My Wicked, Wicked Ways, Cisneros’s third volume of poetry, which includes “The Rodrigo Poems,” is her revised and expanded master’s thesis. It collects sixty poems on various subjects, including encounters with friends, travels, amorous experiences such as the monologues by women romantically involved with Rodrigo, and the guilt associated with a Mexican and Catholic upbringing. Supported by a 1982 National Endowment for the Arts grant, Cisneros traveled through Europe and worked on poems describing brief encounters with men she met during her travels. The poems in this collection tell Cisneros’s own life story from a more mature voice. As the title suggests, the major emphasis is on the author’s dealing with her own sexuality and feelings of guilt associated with her “wicked” ways. Woman Hollering Creek, and Other Stories appeared in 1991. Its twenty-two narratives or cuentitos focus on Mexican American characters who live near San Antonio, Texas. Cisneros surveys the Mexican American woman’s condition, which is at once individual and universal. She addresses contemporary issues associated with stereotypical roles, minority status, and cultural conflicts.

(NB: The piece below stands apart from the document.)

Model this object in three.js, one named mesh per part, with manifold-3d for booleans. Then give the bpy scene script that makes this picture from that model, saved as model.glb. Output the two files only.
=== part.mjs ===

Loose Woman consists of sixty love poems that verge on the erotic and cover a broad spectrum of emotions. The poems are organized into three sections: “Little Clown, My Heart”; “The Heart Rounds up the Usual Suspects”; and “Heart, My Lovely Hobo.” In these poems, Cisneros breaks loose from feelings of guilt and celebrates her womanhood.
Caramelo marked Cisneros’s return to long fiction, with a more conventional novelistic form than her previous works. The dominant metaphor for this multigenerational story is the rebozo, or traditional Mexican shawl, owned by the main character’s grandmother. As with all of Cisneros’s fiction, there is a strongly autobiographical aspect to her heroine, Celaya, who travels between her nuclear family home in Chicago and the extended family home in Mexico City, and who grows up to become a poet.
In her first adult picture book, Have You Seen Marie? (2012), Cisneros uses the tale of the search for a lost cat to explore the themes of grief and community. Three years later, she published her first work of autobiographical nonfiction, A House of My Own: Stories from My Life, which consists of a collection of pieces meant to cover common themes and memories over three decades of her life and writing.
Before developing her career as a writer, Sandra Cisneros worked as a teacher, counselor, and arts administrator. She is internationally recognized for her poetry and fiction in which she intermingles English and Spanish. Her poetry and short stories, though not copious, have earned for her recognition as an outstanding Chicana writer.